Among the entries below, one stretch runs from the line that contains "The build123d and" through the line that contains "return node.outputs[0]". Repeat that stretch exactly, ends included, and only that.

_Extracted records_
▽

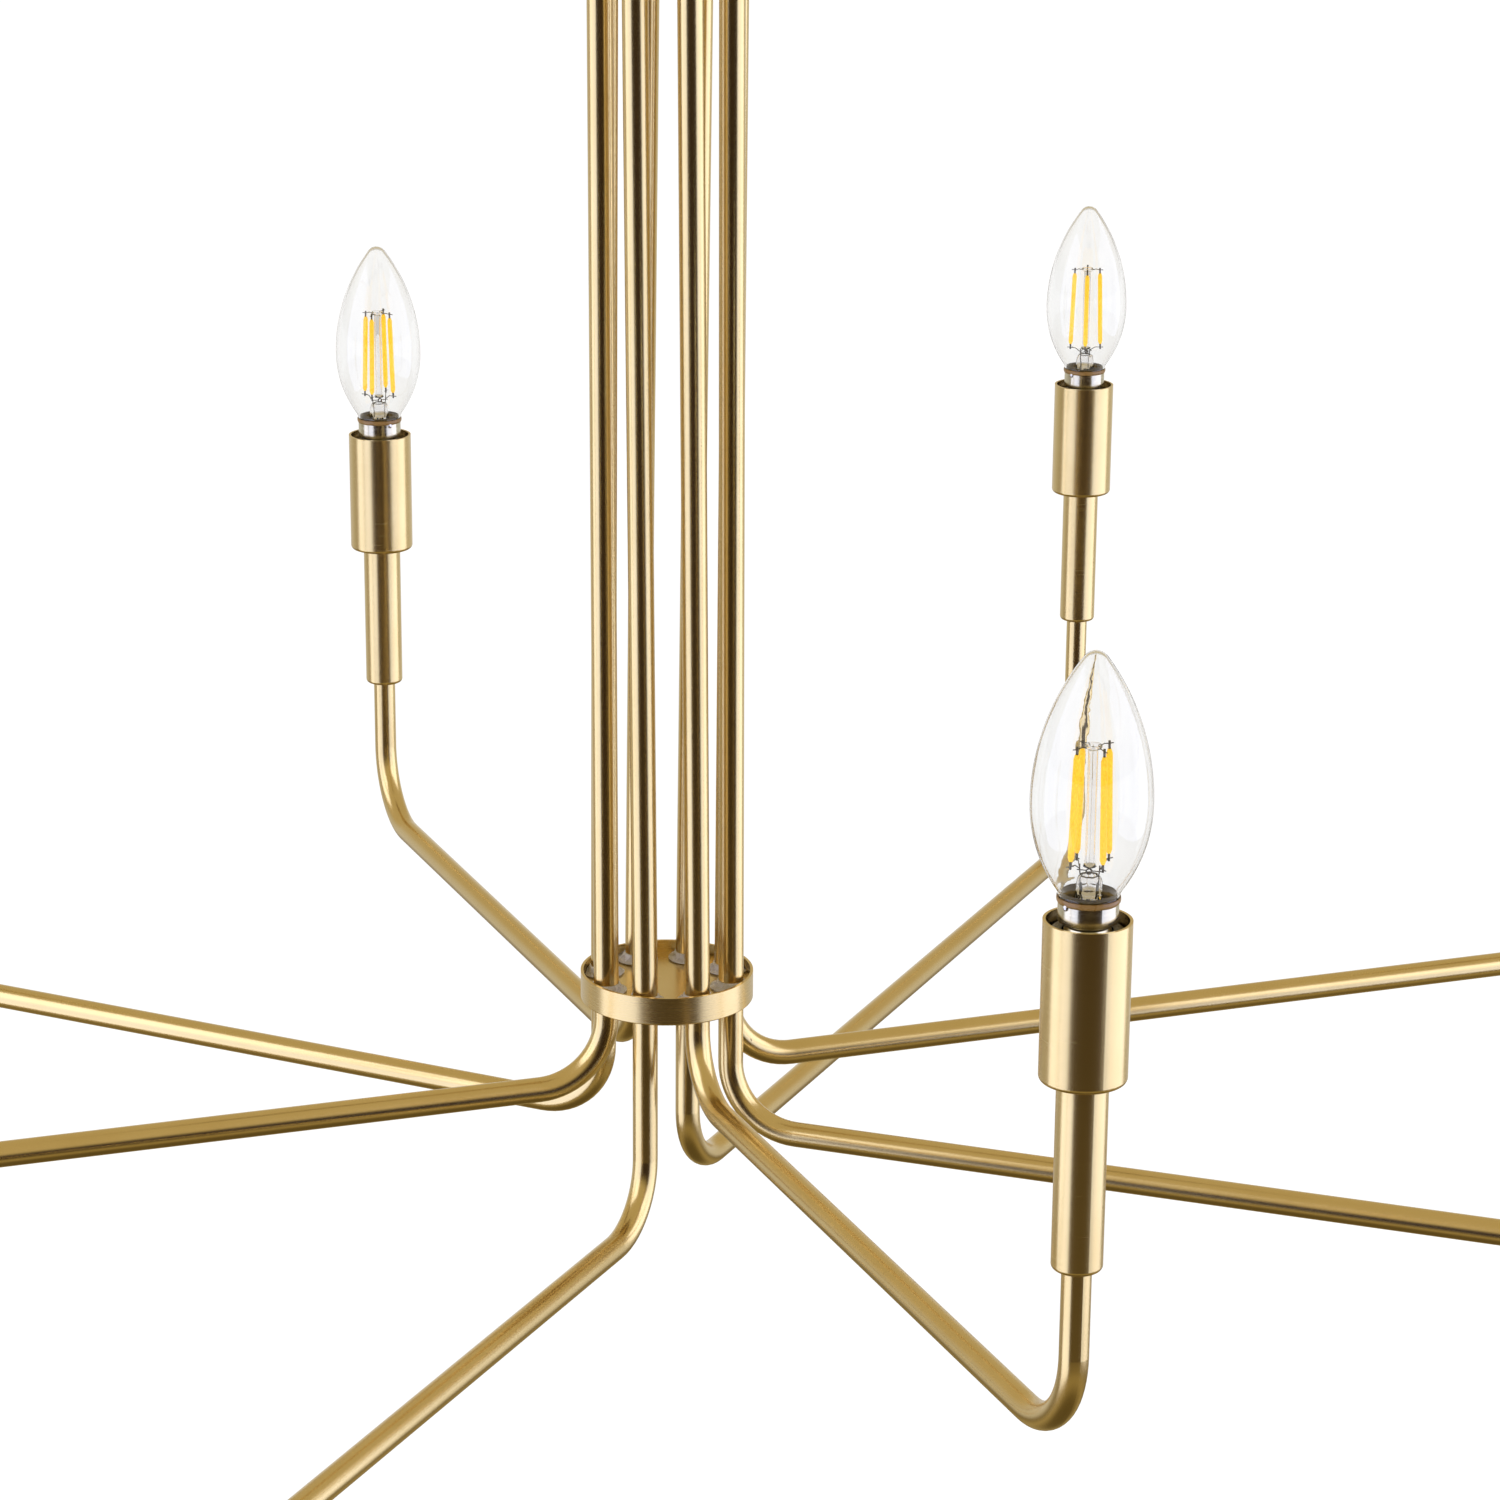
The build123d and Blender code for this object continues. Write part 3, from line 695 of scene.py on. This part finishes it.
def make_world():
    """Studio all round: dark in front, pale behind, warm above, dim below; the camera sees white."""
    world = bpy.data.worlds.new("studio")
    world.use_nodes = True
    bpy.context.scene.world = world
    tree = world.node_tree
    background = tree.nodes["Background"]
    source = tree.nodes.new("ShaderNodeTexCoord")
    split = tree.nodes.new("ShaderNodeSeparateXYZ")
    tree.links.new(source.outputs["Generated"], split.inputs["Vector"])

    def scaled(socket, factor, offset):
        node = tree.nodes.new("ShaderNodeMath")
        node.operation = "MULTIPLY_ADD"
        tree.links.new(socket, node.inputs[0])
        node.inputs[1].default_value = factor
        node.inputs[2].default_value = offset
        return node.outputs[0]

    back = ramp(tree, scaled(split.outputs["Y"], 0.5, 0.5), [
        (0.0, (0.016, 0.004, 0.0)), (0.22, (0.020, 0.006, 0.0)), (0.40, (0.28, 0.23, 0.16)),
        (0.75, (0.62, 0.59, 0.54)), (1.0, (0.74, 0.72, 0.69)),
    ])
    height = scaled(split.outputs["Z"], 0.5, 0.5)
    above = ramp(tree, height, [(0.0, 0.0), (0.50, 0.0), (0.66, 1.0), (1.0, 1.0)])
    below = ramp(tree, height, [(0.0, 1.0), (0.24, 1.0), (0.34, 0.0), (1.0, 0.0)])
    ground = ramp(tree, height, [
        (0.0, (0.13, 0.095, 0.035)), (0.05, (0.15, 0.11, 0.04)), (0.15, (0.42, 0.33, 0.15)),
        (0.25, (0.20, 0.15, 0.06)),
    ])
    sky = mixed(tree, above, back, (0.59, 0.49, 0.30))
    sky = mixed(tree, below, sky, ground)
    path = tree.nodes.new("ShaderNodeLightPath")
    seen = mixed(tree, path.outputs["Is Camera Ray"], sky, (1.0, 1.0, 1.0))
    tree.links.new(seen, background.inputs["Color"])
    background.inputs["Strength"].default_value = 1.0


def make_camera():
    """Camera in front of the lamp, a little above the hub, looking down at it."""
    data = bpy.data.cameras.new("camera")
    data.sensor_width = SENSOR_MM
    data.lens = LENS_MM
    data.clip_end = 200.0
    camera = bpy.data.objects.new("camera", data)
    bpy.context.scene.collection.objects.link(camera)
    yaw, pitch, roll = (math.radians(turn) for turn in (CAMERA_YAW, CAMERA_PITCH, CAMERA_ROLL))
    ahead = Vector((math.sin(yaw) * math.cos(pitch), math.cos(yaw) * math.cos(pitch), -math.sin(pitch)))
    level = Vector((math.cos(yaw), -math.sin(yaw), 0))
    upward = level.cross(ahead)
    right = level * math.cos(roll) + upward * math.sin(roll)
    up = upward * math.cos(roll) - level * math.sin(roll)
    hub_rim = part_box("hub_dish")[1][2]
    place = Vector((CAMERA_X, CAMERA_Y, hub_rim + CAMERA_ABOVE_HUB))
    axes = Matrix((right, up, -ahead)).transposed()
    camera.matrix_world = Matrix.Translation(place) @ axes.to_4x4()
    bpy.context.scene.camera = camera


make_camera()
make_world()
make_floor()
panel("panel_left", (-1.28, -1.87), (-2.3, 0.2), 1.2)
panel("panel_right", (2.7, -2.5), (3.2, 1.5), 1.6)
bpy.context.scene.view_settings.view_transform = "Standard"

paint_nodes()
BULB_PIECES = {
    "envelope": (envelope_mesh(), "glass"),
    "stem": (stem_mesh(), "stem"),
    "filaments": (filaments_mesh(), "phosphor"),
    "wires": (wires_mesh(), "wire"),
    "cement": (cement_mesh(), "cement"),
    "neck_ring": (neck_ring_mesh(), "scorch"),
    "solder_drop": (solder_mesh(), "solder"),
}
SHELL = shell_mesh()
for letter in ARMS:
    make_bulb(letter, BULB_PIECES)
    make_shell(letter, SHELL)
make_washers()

△
▽

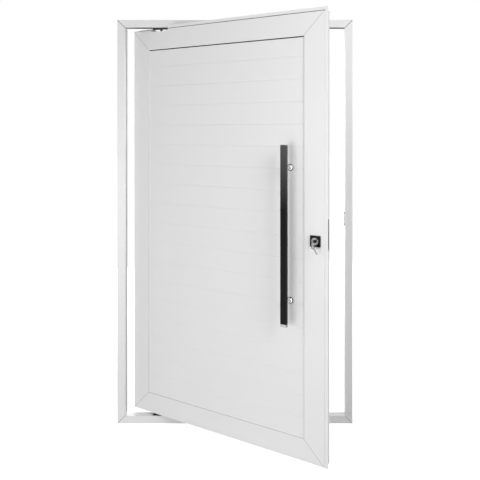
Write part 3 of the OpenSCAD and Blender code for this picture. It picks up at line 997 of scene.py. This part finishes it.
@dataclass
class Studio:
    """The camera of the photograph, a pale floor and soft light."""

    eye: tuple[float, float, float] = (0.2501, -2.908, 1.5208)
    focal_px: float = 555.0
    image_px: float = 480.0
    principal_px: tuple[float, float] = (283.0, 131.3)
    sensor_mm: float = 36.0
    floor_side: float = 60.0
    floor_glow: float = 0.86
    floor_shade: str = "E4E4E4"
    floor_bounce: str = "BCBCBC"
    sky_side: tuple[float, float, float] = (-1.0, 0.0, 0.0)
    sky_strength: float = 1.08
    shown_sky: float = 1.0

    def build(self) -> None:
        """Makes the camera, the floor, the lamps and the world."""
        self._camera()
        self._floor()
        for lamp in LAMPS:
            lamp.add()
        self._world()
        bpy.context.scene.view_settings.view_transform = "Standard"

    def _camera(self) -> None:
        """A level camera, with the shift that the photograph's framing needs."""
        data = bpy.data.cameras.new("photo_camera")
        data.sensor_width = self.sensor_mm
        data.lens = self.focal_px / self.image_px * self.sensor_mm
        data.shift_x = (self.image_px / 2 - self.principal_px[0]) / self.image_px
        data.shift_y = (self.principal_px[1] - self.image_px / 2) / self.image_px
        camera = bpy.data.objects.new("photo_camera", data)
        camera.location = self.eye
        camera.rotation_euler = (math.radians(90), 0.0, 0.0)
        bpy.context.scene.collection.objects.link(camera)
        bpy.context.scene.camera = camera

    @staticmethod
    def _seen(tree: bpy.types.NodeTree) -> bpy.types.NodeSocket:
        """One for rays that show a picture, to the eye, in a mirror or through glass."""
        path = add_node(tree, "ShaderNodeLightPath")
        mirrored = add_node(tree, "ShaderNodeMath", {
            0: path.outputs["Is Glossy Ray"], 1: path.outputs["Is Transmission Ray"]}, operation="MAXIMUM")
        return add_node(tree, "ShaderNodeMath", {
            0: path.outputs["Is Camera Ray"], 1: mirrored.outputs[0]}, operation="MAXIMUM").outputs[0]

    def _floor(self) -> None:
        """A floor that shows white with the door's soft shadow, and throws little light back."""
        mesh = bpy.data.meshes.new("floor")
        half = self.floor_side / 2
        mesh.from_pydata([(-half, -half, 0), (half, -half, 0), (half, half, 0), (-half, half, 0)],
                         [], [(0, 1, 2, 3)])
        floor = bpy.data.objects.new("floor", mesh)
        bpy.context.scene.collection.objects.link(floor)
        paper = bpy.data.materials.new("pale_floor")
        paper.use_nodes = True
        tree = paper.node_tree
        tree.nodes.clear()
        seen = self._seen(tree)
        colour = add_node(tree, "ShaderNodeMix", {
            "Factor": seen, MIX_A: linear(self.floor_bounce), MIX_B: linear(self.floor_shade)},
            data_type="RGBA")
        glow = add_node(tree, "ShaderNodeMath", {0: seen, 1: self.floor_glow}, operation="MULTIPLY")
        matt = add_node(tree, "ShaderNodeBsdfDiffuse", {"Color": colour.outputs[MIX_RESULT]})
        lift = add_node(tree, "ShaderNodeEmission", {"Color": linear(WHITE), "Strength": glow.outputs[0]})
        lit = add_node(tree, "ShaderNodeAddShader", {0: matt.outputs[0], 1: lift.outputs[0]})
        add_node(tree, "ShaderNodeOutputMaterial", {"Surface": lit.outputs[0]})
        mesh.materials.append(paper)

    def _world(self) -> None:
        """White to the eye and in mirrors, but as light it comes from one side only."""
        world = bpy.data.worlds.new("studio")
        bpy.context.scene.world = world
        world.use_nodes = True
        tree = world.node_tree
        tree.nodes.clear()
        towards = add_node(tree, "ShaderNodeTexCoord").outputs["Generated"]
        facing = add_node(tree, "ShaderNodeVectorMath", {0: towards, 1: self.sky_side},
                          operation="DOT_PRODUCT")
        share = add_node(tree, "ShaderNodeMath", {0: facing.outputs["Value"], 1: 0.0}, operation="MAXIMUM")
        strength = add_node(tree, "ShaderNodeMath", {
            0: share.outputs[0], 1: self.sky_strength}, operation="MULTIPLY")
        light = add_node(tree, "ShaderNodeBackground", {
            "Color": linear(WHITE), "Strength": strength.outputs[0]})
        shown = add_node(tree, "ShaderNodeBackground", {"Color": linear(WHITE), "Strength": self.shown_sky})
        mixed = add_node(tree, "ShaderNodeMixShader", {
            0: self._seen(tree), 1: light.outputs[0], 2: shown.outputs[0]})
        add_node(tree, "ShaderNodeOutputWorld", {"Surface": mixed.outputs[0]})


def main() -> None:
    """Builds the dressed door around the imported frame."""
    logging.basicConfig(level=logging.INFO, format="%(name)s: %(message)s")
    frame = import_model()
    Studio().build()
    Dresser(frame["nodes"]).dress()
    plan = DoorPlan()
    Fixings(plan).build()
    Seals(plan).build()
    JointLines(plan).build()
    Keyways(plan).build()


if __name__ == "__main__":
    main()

△

_Correct response_
The build123d and Blender code for this object continues. Write part 3, from line 695 of scene.py on. This part finishes it.
def make_world():
    """Studio all round: dark in front, pale behind, warm above, dim below; the camera sees white."""
    world = bpy.data.worlds.new("studio")
    world.use_nodes = True
    bpy.context.scene.world = world
    tree = world.node_tree
    background = tree.nodes["Background"]
    source = tree.nodes.new("ShaderNodeTexCoord")
    split = tree.nodes.new("ShaderNodeSeparateXYZ")
    tree.links.new(source.outputs["Generated"], split.inputs["Vector"])

    def scaled(socket, factor, offset):
        node = tree.nodes.new("ShaderNodeMath")
        node.operation = "MULTIPLY_ADD"
        tree.links.new(socket, node.inputs[0])
        node.inputs[1].default_value = factor
        node.inputs[2].default_value = offset
        return node.outputs[0]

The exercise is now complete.